In 1925, IG Farben, Interessengemeinschaft Farben, (Association of Common Interests), became a powerful cartel of German chemical and pharmaceutical companies such as Bayer (the aspirin manufacturer), BASF, AGFA, and Hoechst (now known as Aventis).
By 1933, the IG Farben group had become the largest chemical and pharmaceutical corporation in the world. And even today, although it doesn't use the name IG Farben, its companies remain the most powerful transnationals on the planet in pharmaceuticals, chemicals, and agro-chemicals.
The cartel, later known as the Devil's Chemists, used unwilling inmates of the concentration camps as slave laborers and as guinea pigs to test chemicals, pharmaceuticals, and vaccines. Tens of thousands died, and those who became too ill to be of any use were murdered in the gas chambers.
IG Farben worked closely with the Nazi regime and with the SS and was perhaps the most important dynamic in driving the Nazi war machine, donating some 80 million Reichsmarks in return for chemical, pharmaceutical, and petrochemical industries seized from occupied countries.
Yet they could not have gotten to a position of such power without huge investment from John D. Rockefeller and his Standard Oil Company. Together with Rockefeller they set up a company called Standard IG Farben.
Although he knew it would be used for war purposes, Rockefeller was able to organize a shipment of 500 tons of tetraethyl lead to IG Farben in 1938 which the Luftwaffe needed for aviation fuel. Amazingly, a year later, with war about to break out, he supplied them with up to $20 million of tetraethyl lead, which directly enabled Hitler to start the War by attacking Poland and France.
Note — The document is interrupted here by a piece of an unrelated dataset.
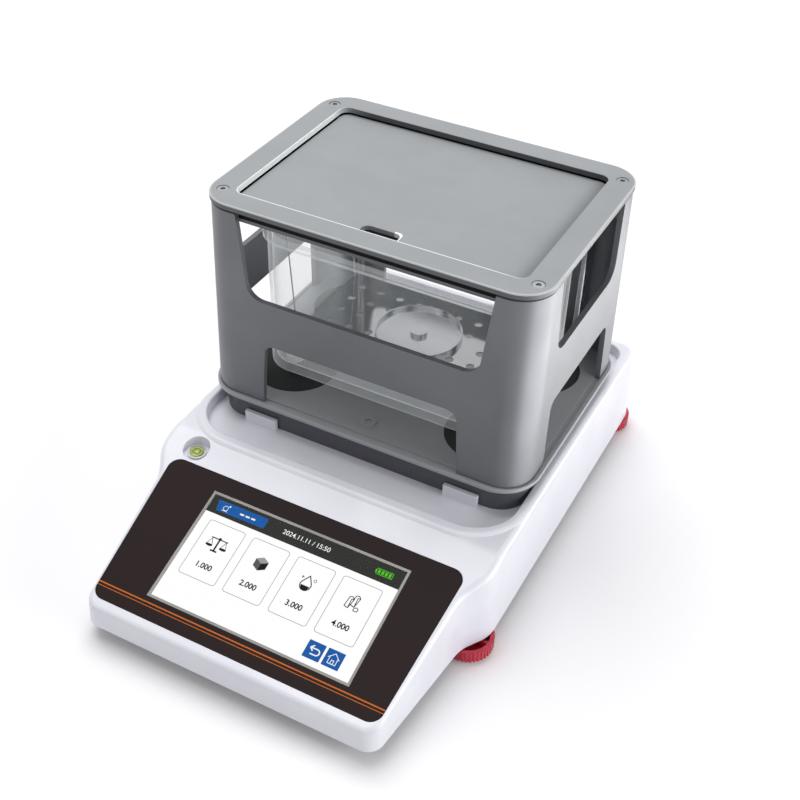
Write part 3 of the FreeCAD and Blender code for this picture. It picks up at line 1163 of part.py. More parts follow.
keep("lid_plate", cut("lid_plate_part",
     soft_block("lid_blank", around("lid_half_width"), around("lid_half_depth", "middle_y"),
                ("lid_under", "lid_top"), "lid_corner", top="lid_edge"),
     opening_outline("lid_opening", "0", ("lid_under - overrun", "lid_top + overrun"), "opening_corner"),
     *[rod(f"lid_hole{i}", "lid_screw_radius + screw_play", "lid_thick + 2 * overrun", x, y,
           "lid_under - overrun") for i, (x, y) in enumerate(lid_spots)],
     *[rod(f"lid_sink{i}", "lid_screw_head + lid_sink_play", "overrun", x, y, "lid_top - lid_sink")
       for i, (x, y) in enumerate(lid_spots)]))
lid_screw = screw("lid_screw", "lid_screw_radius", "lid_screw_head", "head_height",
                  "lid_thick - lid_sink + seal_thick + lid_screw_grip")
keep("lid_screws", copies("lid_screw_set", lid_screw, [(x, y, "lid_top - lid_sink") for x, y in lid_spots]))

frame_low = "(lid_under - inner_frame_height)"
skirt_low = "(lid_under - frame_skirt_height)"
flap_low = "(wall_top - flap_thick)"
pin_reach = "(pin_length / 2 + screw_play)"
pins = [("left", "-opening_half_width"), ("right", "opening_half_width")]
rear_clear = ("hinge_y - 2 * flap_barrel", "middle_y + opening_half_depth + opening_step")
frame_skirt = cut("frame_skirt",
                  wall_outline("frame_skirt_outer", "shield_wall + inner_frame_play", (skirt_low, "lid_under")),
                  wall_outline("frame_skirt_inner", "shield_wall + inner_frame_play + frame_skirt_thick",
                               (f"{skirt_low} - overrun", "lid_under + overrun")))
inner = cut("inner_frame_part", fuse("inner_frame_blank", frame_skirt,
            wall_outline("inner_frame_ring", "shield_wall + inner_frame_play", (frame_low, "lid_under"))),
            opening_outline("frame_pocket", "opening_step", (flap_low, "lid_under + overrun"),
                            "opening_corner"),
            opening_outline("frame_opening", "(opening_step - ledge_width)",
                            (f"{frame_low} - overrun", "lid_under"), "opening_corner"),
            block("frame_rear_clear", around("opening_half_width + opening_step"), rear_clear,
                  (f"{frame_low} - overrun", "lid_under + overrun")),
            *[rod(f"frame_boss_clear{i}", "lid_boss_radius + inner_frame_play", "frame_skirt_height + 2 * overrun",
                  x, y, f"{skirt_low} - overrun") for i, (x, y) in enumerate(lid_spots)],
            *[rod(f"frame_pin_hole_{side}", "pin_radius", f"2 * {pin_reach}", f"{x} - {pin_reach}", "hinge_y",
                  "hinge_z", ALONG_X) for side, x in pins])
keep("lid_inner_frame", inner)
flap_sheet = cut("flap_sheet", soft_block("flap_blank", around("opening_half_width - flap_play"),
                                          around("opening_half_depth - flap_play", "middle_y"),
                                          (flap_low, "wall_top"), "opening_corner", top="lid_edge"),
                 soft_block("flap_notch", around("notch_half_width"),
                            ("middle_y - opening_half_depth - notch_depth",
                             "middle_y - opening_half_depth + notch_depth"),
                            (f"{flap_low} - overrun", "wall_top + overrun"), "notch_corner"))
flap = cut("flap_part", fuse("flap_joined", flap_sheet,
                             rod("flap_barrel_part", "flap_barrel", "2 * (opening_half_width - flap_play)",
                                 "-(opening_half_width - flap_play)", "hinge_y", "hinge_z", ALONG_X)),
           *[rod(f"flap_pin_hole_{side}", "pin_radius + pin_play", f"2 * {pin_reach}", f"{x} - {pin_reach}",
                 "hinge_y", "hinge_z", ALONG_X) for side, x in pins])
keep("lid_flap", flap)
keep("hinge_pins", group("pin_set", [rod(f"hinge_pin_{side}", "pin_radius", "pin_length",
                                         f"{x} - pin_length / 2", "hinge_y", "hinge_z", ALONG_X)
                                     for side, x in pins]))

print("rear")
port_z = "(body_bottom + (rear_slot_low + rear_slot_high) / 2)"
face_y = "(panel_y + flange_thick)"
back_y = "(panel_y - rear_panel_thick)"
jack_at, port_at, switch_at = "-connector_x", "0", "connector_x"


def rear_block(name, half, tall, y, x):
    return block(name, around(half, x), y, around(tall, port_z))


def rear_rod(name, radius, y, x, up="0"):
    return rod(name, radius, f"({y[1]}) - ({y[0]})", x, y[0], f"{port_z} + {up}", ALONG_Y)


through_panel = (f"{back_y} - overrun", "panel_y + overrun")
panel = cut("rear_panel_part", fuse("rear_panel_blank",
            block("rear_panel_wall", around("rear_slot_half + rear_panel_margin"), (back_y, "panel_y"),
                  ("cover_top", "body_bottom + rear_slot_high + rear_panel_margin")),
            block("rear_panel_foot_part", around("rear_slot_half"), (f"{back_y} - rear_panel_foot", back_y),
                  ("cover_top", "cover_top + rear_panel_thick"))),
            rear_rod("panel_jack_hole", "jack_radius", through_panel, jack_at),
            rear_block("panel_port_hole", "port_shell_half_width", "port_shell_half_height", through_panel,
                       port_at),
            rear_block("panel_switch_hole", "switch_half_width - flange_thick",
                       "switch_half_height - flange_thick", through_panel, switch_at),
            *[rod(f"panel_foot_hole{i}", "small_screw + screw_play", "3 * rear_panel_thick", x, y,
                  "cover_top - rear_panel_thick") for i, (x, y) in enumerate(panel_feet)])
keep("rear_panel", panel)
bore = (f"{face_y} - jack_depth + jack_nose", f"{face_y} + overrun")
keep("dc_jack", fuse("jack_joined", cut("jack_part", fuse("jack_blank",
     rear_rod("jack_flange", "jack_radius + flange_thick", ("panel_y", face_y), jack_at),
     rear_rod("jack_body", "jack_radius", (f"{face_y} - jack_depth", face_y), jack_at)),
     rear_rod("jack_bore_cut", "jack_bore", bore, jack_at)),
     rear_rod("jack_pin_part", "jack_pin", (f"{face_y} - jack_depth", f"{face_y} - jack_pin_sink"), jack_at)))
shell_end = f"{face_y} + port_depth"
pins_at = [(f"{i} * port_pin_pitch", "port_row") for i in range(-2, 3)]
pins_at += [(f"({2 * i + 1}) / 2 * port_pin_pitch", "(-port_row)") for i in range(-2, 2)]
port = fuse("port_joined", rear_block("port_flange", "port_half_width", "port_half_height",
                                      ("panel_y", face_y), port_at),
            rear_block("port_back", "port_shell_half_width", "port_shell_half_height",
                       (f"{back_y} - port_nose", "panel_y"), port_at),
            cut("port_shell", rear_block("port_shell_blank", "port_shell_half_width - port_shell_wall",
                                         "port_shell_half_height - port_shell_wall", (face_y, shell_end),
                                         port_at),
                rear_block("port_shell_mouth", "port_shell_half_width - 2 * port_shell_wall",
                           "port_shell_half_height - 2 * port_shell_wall", (face_y, f"{shell_end} + overrun"),
                           port_at)),
            *[rear_rod(f"port_pin{i}", "port_pin", (face_y, f"{shell_end} - jack_pin_sink"), x, up)
              for i, (x, up) in enumerate(pins_at)])
keep("serial_port", port)
inner_half, inner_tall = "switch_half_width - switch_border", "switch_half_height - switch_border"
rocker_half = f"({inner_half} - rocker_play)"
axis_y = f"({face_y} - rocker_sink)"
switch = cut("switch_part", fuse("switch_blank",
             rear_block("switch_flange", "switch_half_width", "switch_half_height", ("panel_y", face_y),
                        switch_at),
             rear_block("switch_body", "switch_half_width - flange_thick",
                        "switch_half_height - flange_thick", (f"{face_y} - switch_depth", face_y), switch_at)),
             rear_block("switch_hollow", inner_half, inner_tall,
                        (f"{axis_y} - 2 * rocker_face", f"{face_y} + overrun"), switch_at),
             rod("switch_pin_hole", "rocker_pin + stud_play", f"2 * ({rocker_half} + rocker_pin_reach + screw_play)",
                 f"{switch_at} - ({rocker_half} + rocker_pin_reach + screw_play)", axis_y, port_z, ALONG_X))
keep("switch_frame", switch)
rocker = fuse("rocker_joined", block("rocker_block", around(rocker_half),
                                     around("rocker_face"), around(f"{inner_tall} - rocker_play")),
              rod("rocker_pins", "rocker_pin", f"2 * ({rocker_half} + rocker_pin_reach)",
                  f"-({rocker_half} + rocker_pin_reach)", "0", "0", ALONG_X))
rocker_set = group("rocker_part", [rocker])
rocker_set.Placement = FreeCAD.Placement(FreeCAD.Vector(), FreeCAD.Rotation(FreeCAD.Vector(1, 0, 0), 1))
bind(rocker_set, {"Placement.Rotation.Angle": "switch_throw"})
keep("switch_rocker", place(rocker_set, switch_at, axis_y, port_z))

doc.recompute()
for item in doc.Objects:
    if "Invalid" in item.State or "Error" in item.State:
        raise RuntimeError(f"{item.Label}: {item.State}")
for item in nodes:
    if item.Shape.isNull() or not item.Shape.isValid():
        raise RuntimeError(f"{item.Label}: no valid shape")
os.makedirs("parts", exist_ok=True)
for item in nodes:
    item.Shape.exportStep(f"parts/{item.Label}.step")
print("wrote", len(nodes), "parts")
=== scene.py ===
import bpy
import math
from mathutils import Matrix, Vector


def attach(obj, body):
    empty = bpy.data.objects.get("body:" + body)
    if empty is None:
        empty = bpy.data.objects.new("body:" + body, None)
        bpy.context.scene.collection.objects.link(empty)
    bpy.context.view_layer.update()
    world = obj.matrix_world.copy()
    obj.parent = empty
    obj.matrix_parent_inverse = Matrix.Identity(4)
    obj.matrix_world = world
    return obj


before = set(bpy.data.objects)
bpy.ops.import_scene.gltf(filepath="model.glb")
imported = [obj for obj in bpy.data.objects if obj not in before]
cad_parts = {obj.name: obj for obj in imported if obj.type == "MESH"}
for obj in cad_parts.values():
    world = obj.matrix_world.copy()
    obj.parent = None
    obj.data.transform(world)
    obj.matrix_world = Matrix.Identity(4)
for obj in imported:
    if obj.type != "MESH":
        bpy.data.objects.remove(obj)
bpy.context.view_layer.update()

scene = bpy.context.scene
scene.view_settings.view_transform = "Standard"
mm = 0.001

# The screen's slope: its middle and its tilt, as the housing carries them
slope = {"tilt": 18.3, "middle": (0, -143.56, 52.46), "panelX": 4.2}
slopeTurn = Matrix.Rotation(math.radians(slope["tilt"]), 4, "X")
slopePlace = Matrix.Translation(Vector(slope["middle"]) * mm) @ slopeTurn


def srgb(code):
    # A colour as it is written in a picture, turned into the renderer's own numbers
    parts = [int(code[i:i + 2], 16) / 255 for i in (0, 2, 4)]
    linear = [c / 12.92 if c <= 0.04045 else ((c + 0.055) / 1.055) ** 2.4 for c in parts]
    return (*linear, 1)


class Wire:
    # A socket that can be used in sums
    def __init__(self, tree, socket=None):
        self.tree = tree
        self.socket = socket

    def node(self, kind, settings=None, inputs=None, out=0):
        made = self.tree.nodes.new(kind)
        for name, value in (settings or {}).items():
            if name == "stops":
                ramp = made.color_ramp
                while len(ramp.elements) < len(value):
                    ramp.elements.new(0.5)
                for element, (place, colour) in zip(ramp.elements, value):
                    element.position = place
                    element.color = colour
            else:
                setattr(made, name, value)
        for name, value in (inputs or {}).items():
            if isinstance(value, Wire):
                self.tree.links.new(value.socket, made.inputs[name])
            else:
                made.inputs[name].default_value = value
        if not made.outputs:
            return self
        return Wire(self.tree, made.outputs[out])

    def sum(self, operation, *values):
        return self.node("ShaderNodeMath", {"operation": operation}, dict(enumerate(values)))

    def __add__(self, other):
        return self.sum("ADD", self, other)

    def __radd__(self, other):
        return self.sum("ADD", other, self)

    def __sub__(self, other):
        return self.sum("SUBTRACT", self, other)

    def __rsub__(self, other):
        return self.sum("SUBTRACT", other, self)

    def __mul__(self, other):
        return self.sum("MULTIPLY", self, other)

    def __rmul__(self, other):
        return self.sum("MULTIPLY", other, self)

    def __lt__(self, other):
        return self.sum("LESS_THAN", self, other)

    def __gt__(self, other):
        return self.sum("GREATER_THAN", self, other)

    def __abs__(self):
        return self.sum("ABSOLUTE", self)

    def larger(self, other):
        return self.sum("MAXIMUM", self, other)

    def smaller(self, other):
        return self.sum("MINIMUM", self, other)

    def between(self, low, high):
        return self.node("ShaderNodeMapRange", {"interpolation_type": "SMOOTHSTEP"},
                         {"Value": self, "From Min": low, "From Max": high})

    def mix(self, first, second):
        return self.node("ShaderNodeMix", {"data_type": "RGBA"},
                         {0: self, 6: first, 7: second}, out=2)


def emptyTree(owner):
    owner.use_nodes = True
    owner.node_tree.nodes.clear()
    return Wire(owner.node_tree)


def newMaterial(name):
    material = bpy.data.materials.new(name)
    start = emptyTree(material)
    place = start.node("ShaderNodeTexCoord", out="Object")
    return material, start, place


def outlineDistance(x, y, halfWide, halfDeep, corner, middleY):
    # Millimetres from a rectangle with round corners, less than 0 inside it
    across = abs(x * (1 / mm)) - (halfWide - corner)
    along = abs(y * (1 / mm) - middleY) - (halfDeep - corner)
    squares = across.larger(0) * across.larger(0) + along.larger(0) * along.larger(0)
    return x.sum("POWER", squares, 0.5) + across.larger(along).smaller(0) - corner


def finishMaterial(start, inputs):
    shader = start.node("ShaderNodeBsdfPrincipled", None, inputs)
    start.node("ShaderNodeOutputMaterial", None, {"Surface": shader})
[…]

Even as late as 1942, Rockefeller supplied the Nazis with oil diverted through Switzerland and refueled German submarines in the Channel Islands.
When charged under the "Trading With The Enemy" Act, Rockefeller got away with a "slap on the wrist" ($5,000 fine) when President Roosevelt abruptly halted the investigation at the behest of the War Department. (The unpatriotic Rockefeller had threatened to stop supplying the U.S. with crucial supplies of war-time oil.)
IG Farben went on to build the largest industrial complex in Europe at Auschwitz to manufacture chemicals and explosives for the German war effort.
The venture was financed by Deutsche Bank to the tune of almost one billion Reichsmarks. This complex, known as IG Auschwitz, covered some 24-square kilometers, including the Auschwitz concentration camp from which it drew on a huge pool of slave labor. IG Farben directors were instrumental in turning this huge complex into the largest extermination camp in human history.
On a number of occasions, when orders were given by the Allies to bomb the complex, Rockefeller used his influence through John J. McCloy, Assistant Secretary of War -- a former legal counselor to IG Farben -- to cancel the bombing raids, much to the chagrin of some of the Allied commanders.
Furthermore, not one bomb fell on IG Farben's Headquarters back in Germany, at Frankfurt. Astounding, at a time when German industrial cities were widely bombed and pulverized, including Frankfurt itself.
At the Nuremberg Trials, 24 of the IG Farben directors and other industrialists were charged with genocide, slavery, and other crimes against humanity.